Anonymous June 11, 2011 at 12:15 AM  

I liked this piece. I thought you did a good job of showing the father's warring emotions between how he's raised his son to hate and his growing empathy for "the other side." The last line was great.

Donald Conrad June 11, 2011 at 4:58 AM  

There is a squirm factor in this one. On the surface it comes off as a story dealing with immigration; but toss in the guns and it takes on a veneer of ethnic cleansing.

I'm not so sure I could write something like this and pull it off the way you have. Thanks for sharing.

Adam B June 12, 2011 at 4:59 AM  

Like Icy said, the last line elevates this story.
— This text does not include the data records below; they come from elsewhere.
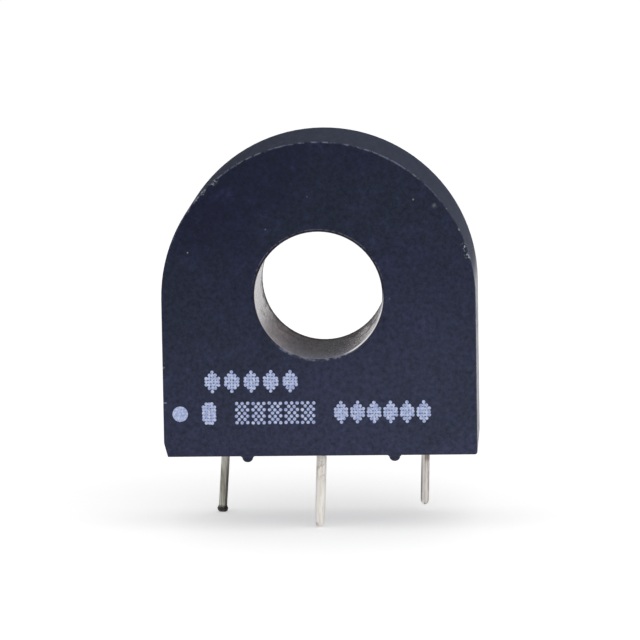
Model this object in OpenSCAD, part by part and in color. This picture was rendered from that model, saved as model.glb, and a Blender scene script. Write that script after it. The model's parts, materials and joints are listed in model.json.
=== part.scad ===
// Board-mounted current transformer: an arch-shaped moulded case round a
// through bore, open at the back and filled with resin over a toroidal coil.
// The origin is the middle of the bore. +X is right and +Z up as the closed
// front face is looked at, and the front face looks toward -Y.

/* [Case] */
// Thickness of the closed front wall
front_wall = 0.9; // [0.6:0.05:1.2]
// Thickness of the wall round the sides and the top
side_wall = 0.9; // [0.6:0.05:1.2]
// Thickness of the bottom wall, which holds the pins
bottom_wall = 1.3; // [0.9:0.05:1.5]
// Distance of the round top's centre below the bore's centre
arch_drop = 0.2; // [0:0.05:0.6]
// Radius of the edge between the front face and the outside
front_edge_radius = 0.16; // [0.05:0.01:0.4]
// Width of the bevel on the lower left corner
corner_bevel_width = 0.3; // [0.1:0.05:0.6]
// Height of the bevel on the lower left corner
corner_bevel_height = 1.1; // [0.4:0.05:2]
// Radius of the lower right corner
corner_radius = 0.25; // [0.1:0.05:0.6]

/* [Bore] */
// Diameter of the bore for the primary conductor
bore_diameter = 9.5; // [8:0.1:14]
// Wall of the tube round the bore
bore_wall = 0.8; // [0.5:0.05:1]
// Chamfer at the front mouth of the bore
front_mouth_chamfer = 0.22; // [0.05:0.01:0.5]
// Chamfer at the back mouth of the bore
back_mouth_chamfer = 0.12; // [0.05:0.01:0.4]

/* [Standoffs] */
// Diameter of a standoff
standoff_diameter = 0.8; // [0.6:0.05:1.2]
// Diameter of a standoff's flared root
standoff_root_diameter = 1.3; // [1:0.05:1.4]
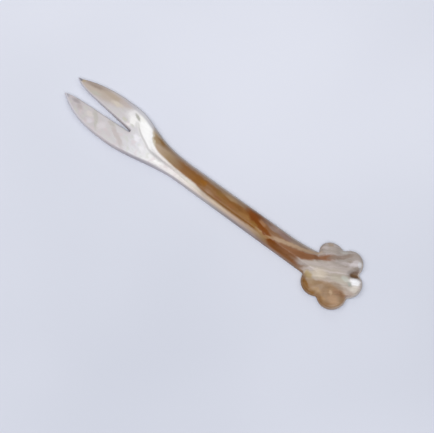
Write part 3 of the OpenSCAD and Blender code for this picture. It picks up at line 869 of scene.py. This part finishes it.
# Softer patches: middle s and y, half lengths along and across, turn in degrees, colour and share
PATCHES = [
    # The -Y tine: a dark tip, and tan along its outer edge that fades to the slot
    (9.5, -4.3, 9.5, 2.4, -10, (190, 176, 164), 0.9),
    (6.6, -5, 5, 1.1, -15, (158, 142, 132), 0.95),
    (12.6, -5.2, 4.5, 0.9, -6, (184, 169, 154), 0.8),
    (7.6, -2.7, 2.2, 0.7, -14, (190, 188, 178), 0.7),
    (15, -4, 2.2, 0.8, -6, (212, 202, 190), 0.9),
    (17, -5.6, 2.2, 0.8, 0, (194, 182, 180), 0.8),
    (2, -3.5, 0.9, 0.5, -20, (180, 162, 130), 0.7),
    (0.8, -3.3, 0.9, 0.6, -10, (118, 120, 130), 0.85),
    # White across the head before the crease, partly a painted highlight on white nacre, with lilac in it
    # and a dark mark of painted shade where the crease starts
    (19.8, -1.5, 0.9, 0.6, 0, (202, 200, 184), 0.7),
    (21.3, -4.5, 2.2, 1.7, -40, (238, 236, 238), 0.85),
    (22.4, -2.7, 1.9, 1.4, 30, (250, 249, 248), 0.85),
    (21.9, -1, 0.9, 0.5, 0, (242, 235, 235), 0.8),
    (24.2, -5, 1.6, 0.7, 20, (246, 245, 242), 0.9),
    (24.4, -2.4, 0.9, 0.7, 30, (222, 221, 220), 0.7),
    (23.2, -1.3, 0.9, 0.4, 20, (210, 211, 204), 0.8),
    (22.9, -4.5, 1.5, 0.55, 26, (174, 174, 165), 0.85),
    # The +Y tine: a dark tip, and uneven tones
    (0.8, 3.4, 0.9, 0.6, 0, (150, 152, 166), 0.85),
    (4.6, 3, 1.4, 0.7, 0, (166, 158, 161), 0.8),
    (6.6, 3.8, 1.2, 0.8, 20, (184, 175, 174), 0.8),
    (10.4, 3.8, 1.4, 0.9, 10, (218, 211, 208), 0.8),
    (11.8, 5.6, 1, 0.9, 0, (220, 215, 222), 0.8),
    (15.8, 4.6, 1.2, 1.8, 20, (220, 214, 218), 0.8),
    (18, 2.1, 1.6, 0.6, 0, (190, 185, 180), 0.7),
    (19, 5.2, 1.4, 1, 20, (208, 201, 203), 0.7),
    # Pale places by the neck: white nacre, with a painted highlight over it
    (26.8, 1, 1.5, 0.9, 30, (242, 240, 246), 0.8),
    (30, 2.8, 1.4, 0.8, 30, (244, 242, 246), 0.7),
    (36.6, 3.4, 1.6, 0.5, -10, (252, 250, 250), 0.8),
    # Along the crown
    (34.2, -2.4, 1.9, 0.6, 12, (136, 102, 60), 0.8),
    (52.2, 0.1, 1.4, 0.8, 10, (146, 94, 30), 0.7),
    (55.2, 1.3, 1.6, 0.6, 0, (156, 121, 94), 0.65),
    (58.6, 1.5, 1.4, 0.5, 0, (136, 88, 52), 0.7),
    (58.4, -0.3, 1.6, 0.8, 0, (136, 104, 56), 0.5),
    (61.8, -1.1, 2.4, 0.6, 0, (158, 130, 98), 0.8),
    (63.2, 0.8, 1.4, 0.6, 0, (142, 94, 56), 0.6),
    (66, -0.3, 1.5, 0.7, 20, (126, 84, 42), 0.7),
    (68.6, 0.9, 2.4, 0.6, 0, (154, 112, 66), 0.7),
    (71.2, -0.6, 2, 1.4, 20, (123, 65, 4), 0.92),
    (78, -1.4, 1.8, 0.7, 0, (156, 134, 124), 0.7),
    (72.4, 1.2, 1.8, 0.7, 10, (141, 99, 42), 0.75),
    (74.6, 1.8, 1.6, 0.45, 5, (170, 136, 94), 0.8),
    (81.8, -1.6, 2.4, 0.9, 0, (140, 114, 106), 0.7),
    # The flower: cream ground by the handle, amber edges, bright and dark places; the brightest are
    # painted highlights
    (97.2, 1.2, 2.6, 1.8, -30, (204, 191, 174), 0.8),
    (102.6, -1, 2.6, 1.1, -15, (188, 180, 166), 0.8),
    (104.4, -2.4, 1.5, 0.9, 0, (196, 198, 190), 0.8),
    (94.6, 3.3, 1.5, 1.1, 20, (176, 152, 106), 0.8),
    (96.6, 4.3, 1.8, 0.9, 10, (164, 139, 109), 0.7),
    (98.8, 3.9, 1.8, 1, -20, (148, 121, 92), 0.7),
    (95.5, 6, 1.9, 0.8, 40, (133, 91, 30), 0.95),
    (96.5, 6.5, 1.4, 0.6, 25, (134, 95, 38), 0.9),
    (98.6, 6.9, 1.3, 0.8, 5, (162, 119, 58), 0.9),
    (99.8, 5.6, 1.6, 0.9, -10, (170, 138, 98), 0.8),
    (101.2, 3.6, 1.6, 1.4, -40, (148, 120, 92), 0.85),
    (104.6, 0.6, 2.8, 0.8, -8, (162, 143, 127), 0.75),
    (105.6, 2.3, 2.2, 1, -10, (143, 108, 82), 0.85),
    (105.4, 5.2, 1.9, 1.5, 0, (178, 145, 116), 0.85),
    # A painted highlight on a +Y petal
    (103.4, 3.8, 0.5, 0.9, -35, (190, 162, 134), 0.8),
    (102.4, 6.8, 1.3, 0.8, 0, (172, 136, 96), 0.8),
    # A painted highlight on the end petal beside the deep cut
    (107.1, -3.4, 1.8, 1.5, -20, (250, 250, 254), 0.95),
    (106.3, -1.8, 0.8, 0.5, 0, (166, 170, 162), 0.85),
    (108.1, -1.6, 1.3, 0.9, -60, (216, 209, 200), 0.7),
    (107.4, 0.4, 1.4, 0.7, -30, (176, 160, 150), 0.7),
    (108.4, 1.2, 1.2, 0.8, -50, (144, 128, 130), 0.85),
    # Painted shade in the deep cut between two petals, over the shell's dark brown
    (105.5, -4.9, 1.4, 0.8, -35, (104, 80, 56), 0.9),
    (103.4, -7.8, 1, 1.9, 20, (206, 198, 200), 0.85),
    # A painted highlight on a -Y petal
    (104.9, -8.8, 0.9, 0.8, 20, (222, 224, 230), 0.6),
    (105.9, -7.6, 0.5, 1.2, 0, (178, 174, 178), 0.8),
    (96, -7.6, 2.4, 1.4, -30, (168, 157, 150), 0.8),
    (94.2, -8.3, 1, 0.8, 0, (158, 140, 124), 0.8),
    (98.8, -9.2, 1.4, 0.7, -20, (180, 177, 172), 0.8),
]

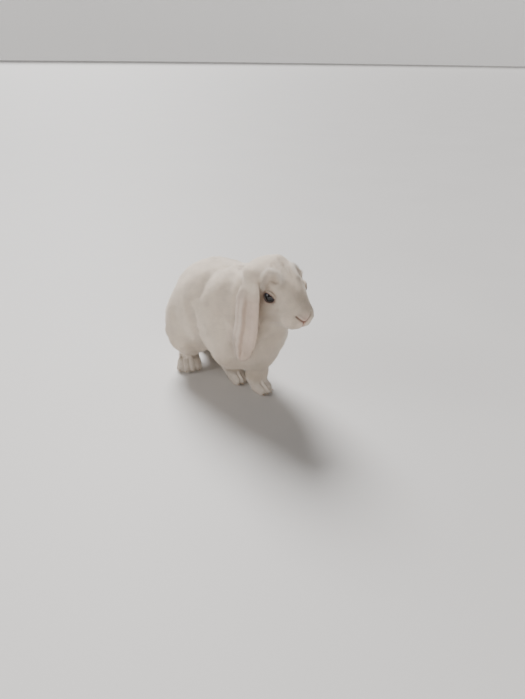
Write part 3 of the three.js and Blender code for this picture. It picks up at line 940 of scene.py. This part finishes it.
# ------------------------------------------------------------------ markings
@dataclass(frozen=True)
class Markings:
    """The coat's colours, with painted shade and painted light among them, laid on skin and tufts alike."""

    cream: tuple[float, float, float] = (0.83, 0.742, 0.635)
    ear: tuple[float, float, float] = (0.70, 0.575, 0.49)
    # painted light on the strip behind each ear's fold
    lit_ear_strip: tuple[float, float, float] = (0.80, 0.71, 0.63)
    # the ears' streaks and the thin fur round the eyes, and painted shade near the floor and in the brows'
    # hollows
    warm_tone_and_shade: tuple[float, float, float] = (0.70, 0.585, 0.48)
    # painted light on the feet and along the brows' ridges
    pale: tuple[float, float, float] = (0.87, 0.82, 0.755)
    pink: tuple[float, float, float] = (0.50, 0.27, 0.22)
    dark: tuple[float, float, float] = (0.17, 0.09, 0.07)
    # painted shade: the brown of crevices and of the ears' fold lines
    painted_shade_brown: tuple[float, float, float] = (0.40, 0.27, 0.19)
    spot: tuple[float, float, float] = (-15.1, -45.0, 21.1)

    def paint(self, skin: Skin) -> np.ndarray:
        """A colour for each vertex of the skin."""
        points = skin.points
        colour = np.tile(np.array(self.cream), (len(points), 1))
        # painted shade: warmer and darker towards the floor, except on the ears
        low = smooth_step(0.11, 0.02, points[:, 2]) * np.where(skin.wears(Region.FOOT), 0.08, 0.25)
        colour = self._blend(colour, self.warm_tone_and_shade, low * ~skin.wears(Region.EAR))
        colour = self._ears(colour, skin)
        colour = self._face(colour, skin)
        foot = skin.fabric.blurred(skin.wears(Region.FOOT).astype(float), 12)[:, 0]
        ear = skin.fabric.blurred(skin.wears(Region.EAR).astype(float), 4)[:, 0]
        # painted light: the feet paler
        colour = self._blend(colour, self.pale, 0.6 * foot)
        # painted shade: browner and darker where another part of the body lies close over the skin, less on
        # the feet and ears
        painted_shade_amount = 0.75 - 0.65 * foot - 0.45 * ear
        colour = self._blend(colour, self.painted_shade_brown, painted_shade_amount * self._closeness_for_painted_shade(skin))
        colour *= (1 + 0.02 * waves(points, 0.030, 3) + 0.015 * waves(points, 0.011, 4))[:, None]
        return np.clip(colour, 0.0, 0.95)

    @staticmethod
    def _closeness_for_painted_shade(skin: Skin) -> np.ndarray:
        """How close another part of the body lies over each vertex, 0 to 1: where painted shade darkens the
        fur.
        """
        tree = BVHTree.FromPolygons(skin.points.tolist(), [list(p.vertices) for p in skin.mesh.polygons])
        reach = 0.016
        closed = np.zeros(len(skin.points))
        for i, (place, way) in enumerate(zip(skin.points, skin.normals)):
            distance = tree.ray_cast(Vector(place + way * 0.0008), Vector(way), reach)[3]
            closed[i] = 0.0 if distance is None else 1.0 - distance / reach
        return skin.fabric.blurred(np.sqrt(closed), 6)[:, 0]

    @staticmethod
    def _blend(colour: np.ndarray, other: tuple[float, float, float], amount: np.ndarray) -> np.ndarray:
        """Colours drawn towards another by an amount at each vertex."""
        amount = np.clip(amount, 0, 1)[:, None]
        return colour * (1 - amount) + np.array(other) * amount

    def _ears(self, colour: np.ndarray, skin: Skin) -> np.ndarray:
        """Thin pinkish fur on the ears, in long streaks, with a paler strip at the back as painted light and
        two lines of painted shade along the fold.
        """
        points = skin.points
        for name in SIDES:
            is_ear, along, across = skin.on_ear(points, name)
            body = skin.fabric.blurred(smooth_step(0.10, 0.32, along) * is_ear, 40)[:, 0]
            colour = self._blend(colour, self.ear, body)
            drawn = np.stack([across * 0.02, points[:, 2] * 0.06, 0 * across], 1)
            streak = 0.5 + 0.5 * waves(drawn, 0.006, 9)
            colour = self._blend(colour, self.warm_tone_and_shade, 0.35 * streak * body)
            # painted light: the strip behind the fold paler, as lit from behind
            strip = smooth_step(0.26, 0.42, across) * body
            colour = self._blend(colour, self.lit_ear_strip, 0.85 * strip)
            # painted shade: two dark lines, one by the ear's groove and one behind its fold ridge
            fold_shade_lines = 0.40 * bell(across - 0.14, 0.12) + 0.30 * bell(across - 0.66, 0.07)
            colour = self._blend(colour, self.painted_shade_brown, fold_shade_lines * body)
        return colour

    def _face(self, colour: np.ndarray, skin: Skin) -> np.ndarray:
        """Pink nose and lips, dark slits painted as shade in the nostrils, the mouth's line and the lip's
        cleft, thin fur round the eyes, and a painted highlight along each brow over painted shade in its
        hollow.
        """
        local = skin.head.pose().inward(skin.points)
        x, y, z = local.T
        is_head = skin.wears(Region.HEAD)
        front = smooth_step(-42.0, -50.0, y) * is_head
        nose = bell(np.hypot(x / 1.25, z + 10.0), 6.5) * front
        lips = bell(to_segment(np.abs(x), z, (0.0, -24.5), (11.0, -28.5)), 3.0) * front
        cleft = bell(x, 2.2) * smooth_step(-9.0, -13.0, z) * smooth_step(-30.0, -25.0, z) * front
        colour = self._blend(colour, self.pink, 0.55 * nose + 0.22 * lips + 0.6 * cleft)
        # painted shade in the nostrils' slits, the mouth's line and the lip's cleft
        slits = bell(to_segment(np.abs(x), z, *NOSTRIL), 1.5)
        line = bell(to_segment(np.abs(x), z, (0.0, -24.5), (10.0, -27.5)), 0.9)
        painted_slit_shade = 0.95 * slits + 0.12 * line + 0.6 * bell(x, 0.9) * cleft
        colour = self._blend(colour, self.dark, painted_slit_shade * front)
        mark = bell(apart((skin.points - TRUNK_MIDDLE) / MM, self.spot), 2.6)
        colour = self._blend(colour, self.dark, 0.8 * mark)
        for side in SIDES.values():
            reach, past = skin.head.past_lids(local, side)
            colour = self._blend(colour, self.warm_tone_and_shade, 0.6 * smooth_step(12.5, 9.5, reach) * is_head)
            edge = smooth_step(math.radians(14), math.radians(3), past) * (reach < 13.0)
            colour = self._blend(colour, self.dark, 0.7 * edge * is_head)
            mirror = np.array([side, 1.0, 1.0])
            # painted highlight along the brow's ridge and painted shade in the hollow under it
            arch = bell(to_path(local * mirror, BROW_ARCH), 3.6)
            hollow = bell(to_path(local * mirror, BROW_HOLLOW), 4.8)
            colour = self._blend(colour, self.pale, 0.9 * arch * is_head)
            colour = self._blend(colour, self.warm_tone_and_shade, 0.95 * hollow * is_head)
        return colour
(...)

As difficult as it may have been for you, it maintains an authenticity of voice in the character, speaking of seeing the value and worth of a person.
Adam B @revhappiness

Michael A Tate June 12, 2011 at 10:16 AM  

Chuck: Thanks for the comment. I'm really glad you thought I was able to get a good setup in there.

Icy: I'm always striving for that "sommething more" but I feel I rarely hit it. Thanks!

Danielle: I'm glad you thought the last line really worked. Thanks for your comments as always.

Donald: Oh there was plenty of squirm as I wrote it, but I'm glad you thought it worked. Thanks!

Adam: Thanks for your comments. Aside from the racist thing, this was a new voice for me to try out, so I'm glad you thought it held throughout.

Matt Merritt June 12, 2011 at 2:09 PM  

If only we all could gain a little perspective. I agree that the son was a good addition; he worked well to build the "border-crosser hunting" persona while the father was flashing to dreams of the immigrant's life. Good descriptions, too!